Whatever we might think about current events in the United States, most of us could probably agree a backlash against traditional authority and expertise has ripped through the place. A fair share probably agree this discontent and distrust extends to experts in general, for instance, in the media, the economy, the educational system, and the sciences.
So I feel the need to get something off my chest.
It’s no secret, I have a complicated relationship with experts and the media. To put it mildly. I’ve spent years of my life, my entire career really, immersed in expertise and research one way or another. Although I’m not a journalist, I’ve been a parenting columnist, a writer, and a blogger so I guess I’m part of the media. Yet I have spent the past decade or so debunkingexperts and news about kids, questioning the claims, the reporting, studies, evidence and even the expertise of some supposed experts. I’ve urged parents to do the same. I’ve urged you to do the same. To think critically, carefully, about news and advice, including the sources reporting it and the evidence behind it.
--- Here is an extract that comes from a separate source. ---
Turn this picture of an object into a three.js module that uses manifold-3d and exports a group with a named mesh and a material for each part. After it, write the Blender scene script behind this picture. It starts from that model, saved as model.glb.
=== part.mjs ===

Now on first glance, this approach might sound like I’m suggesting all experts and media are worthless and should be fired. Ignored. Tossed in a new circle of hell roiling with pundits, publishers, and mommy bloggers posting the same useless or flawed advice over and over again. And researchers so in love with their own beliefs they keep finding the same thing over and over. On some days, out of sheer frustration I might have been tempted to suggest this course of action. Also, I admit, there have been times I might have used too much snark and had too much fun.
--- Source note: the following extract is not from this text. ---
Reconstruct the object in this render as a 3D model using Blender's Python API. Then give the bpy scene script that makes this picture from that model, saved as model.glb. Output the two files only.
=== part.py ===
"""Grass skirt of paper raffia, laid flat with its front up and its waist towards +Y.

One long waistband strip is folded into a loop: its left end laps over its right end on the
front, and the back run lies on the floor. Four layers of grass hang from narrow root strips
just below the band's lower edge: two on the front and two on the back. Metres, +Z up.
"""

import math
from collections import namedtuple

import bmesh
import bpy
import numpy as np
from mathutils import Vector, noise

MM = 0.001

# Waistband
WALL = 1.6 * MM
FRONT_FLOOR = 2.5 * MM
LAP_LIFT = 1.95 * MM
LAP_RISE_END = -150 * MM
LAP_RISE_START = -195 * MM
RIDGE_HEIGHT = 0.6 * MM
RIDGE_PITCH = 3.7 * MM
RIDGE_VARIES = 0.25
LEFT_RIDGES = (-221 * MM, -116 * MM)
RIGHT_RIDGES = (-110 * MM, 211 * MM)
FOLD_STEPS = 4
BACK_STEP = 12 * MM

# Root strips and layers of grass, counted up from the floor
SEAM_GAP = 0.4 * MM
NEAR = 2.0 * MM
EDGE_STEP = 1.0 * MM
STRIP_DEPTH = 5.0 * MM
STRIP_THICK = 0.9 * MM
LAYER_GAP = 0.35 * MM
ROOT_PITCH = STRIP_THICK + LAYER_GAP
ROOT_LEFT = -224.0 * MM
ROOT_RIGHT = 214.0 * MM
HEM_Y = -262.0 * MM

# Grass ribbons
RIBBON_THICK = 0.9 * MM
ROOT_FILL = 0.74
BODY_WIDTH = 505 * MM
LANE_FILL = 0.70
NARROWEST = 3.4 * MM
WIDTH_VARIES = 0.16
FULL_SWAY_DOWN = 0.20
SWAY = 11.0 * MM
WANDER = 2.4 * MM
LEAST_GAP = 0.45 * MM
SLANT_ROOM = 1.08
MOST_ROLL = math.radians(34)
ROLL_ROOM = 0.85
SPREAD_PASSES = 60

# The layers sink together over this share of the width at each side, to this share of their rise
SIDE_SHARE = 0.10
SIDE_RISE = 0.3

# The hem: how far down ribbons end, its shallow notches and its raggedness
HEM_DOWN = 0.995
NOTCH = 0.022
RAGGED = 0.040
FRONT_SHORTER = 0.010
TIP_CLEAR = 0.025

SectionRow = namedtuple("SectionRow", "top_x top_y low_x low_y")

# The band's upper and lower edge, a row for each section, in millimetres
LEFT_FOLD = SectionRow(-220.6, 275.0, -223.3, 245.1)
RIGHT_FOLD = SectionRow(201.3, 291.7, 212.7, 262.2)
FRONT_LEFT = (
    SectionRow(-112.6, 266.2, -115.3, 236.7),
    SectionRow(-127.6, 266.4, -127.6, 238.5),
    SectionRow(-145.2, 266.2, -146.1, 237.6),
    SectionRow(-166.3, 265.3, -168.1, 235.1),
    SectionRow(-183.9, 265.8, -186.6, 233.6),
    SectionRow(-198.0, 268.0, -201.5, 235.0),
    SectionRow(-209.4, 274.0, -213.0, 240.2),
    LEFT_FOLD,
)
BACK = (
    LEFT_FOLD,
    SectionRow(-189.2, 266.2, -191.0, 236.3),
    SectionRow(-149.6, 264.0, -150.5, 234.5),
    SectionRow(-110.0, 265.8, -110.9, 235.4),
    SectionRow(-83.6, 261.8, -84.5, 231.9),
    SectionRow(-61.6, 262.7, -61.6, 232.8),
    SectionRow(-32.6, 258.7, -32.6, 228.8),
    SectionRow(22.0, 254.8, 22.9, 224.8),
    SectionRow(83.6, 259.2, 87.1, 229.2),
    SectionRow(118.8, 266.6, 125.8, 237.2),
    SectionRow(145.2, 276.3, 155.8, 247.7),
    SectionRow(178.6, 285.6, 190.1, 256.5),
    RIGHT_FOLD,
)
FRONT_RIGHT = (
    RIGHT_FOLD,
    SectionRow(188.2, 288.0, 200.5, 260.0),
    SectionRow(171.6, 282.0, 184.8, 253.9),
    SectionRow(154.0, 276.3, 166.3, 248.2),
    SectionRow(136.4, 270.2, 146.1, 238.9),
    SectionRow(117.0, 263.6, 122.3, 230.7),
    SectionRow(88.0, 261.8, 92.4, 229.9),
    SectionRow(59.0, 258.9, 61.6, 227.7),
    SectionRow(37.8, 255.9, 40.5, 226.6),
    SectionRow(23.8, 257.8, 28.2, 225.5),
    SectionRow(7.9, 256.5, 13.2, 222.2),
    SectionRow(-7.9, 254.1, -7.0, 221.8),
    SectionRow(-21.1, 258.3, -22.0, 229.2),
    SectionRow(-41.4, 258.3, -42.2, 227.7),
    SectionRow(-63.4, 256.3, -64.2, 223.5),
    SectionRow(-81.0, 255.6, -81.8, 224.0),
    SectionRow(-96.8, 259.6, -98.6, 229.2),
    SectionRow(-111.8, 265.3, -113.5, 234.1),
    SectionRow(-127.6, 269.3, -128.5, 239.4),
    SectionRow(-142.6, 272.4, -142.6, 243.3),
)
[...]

But I want to make something absolutely clear – I still believe in experts and the media even if they are imperfect.
I NEED them. I need the news media to evolve in this new digital economy, and do a better job at cutting through the swath of information and misinformation in this post-fact era when even the facts seem up for grabs. Yes we all need the writers and news organizations trained and devoted to discovering and communicating reliable, credible, nuanced, accurate and unbiased knowledge, including scientific knowledge. Of course we also need the researchers, pediatricians and other professionals working with children steeped in experience and expertise. We will need to rely on them in this highly fractured, everybody and anybody can play an expert or can-dig-up-or-do-a-study world – with more news, more experts, more outlets, more platforms, more claims, more spin, more opinion, more evidence, more studies, more sophisticated science than ever…as traditional newsrooms (how quaint that even sounds), the Washington Posts, New York Times, etc. continue to shrink and more people turn to social media for their news and hopefully someday Facebook and Google stop promoting unreliable news and outright fake news. It is only a matter of time before FB starts hiring all the unemployed editors and reporters to start producing their own news. (Then will they care about the accuracy of news and information?)
We need to talk about the experts more. And the media. And not just when it comes to politicians and elections. This is my hope for the coming year.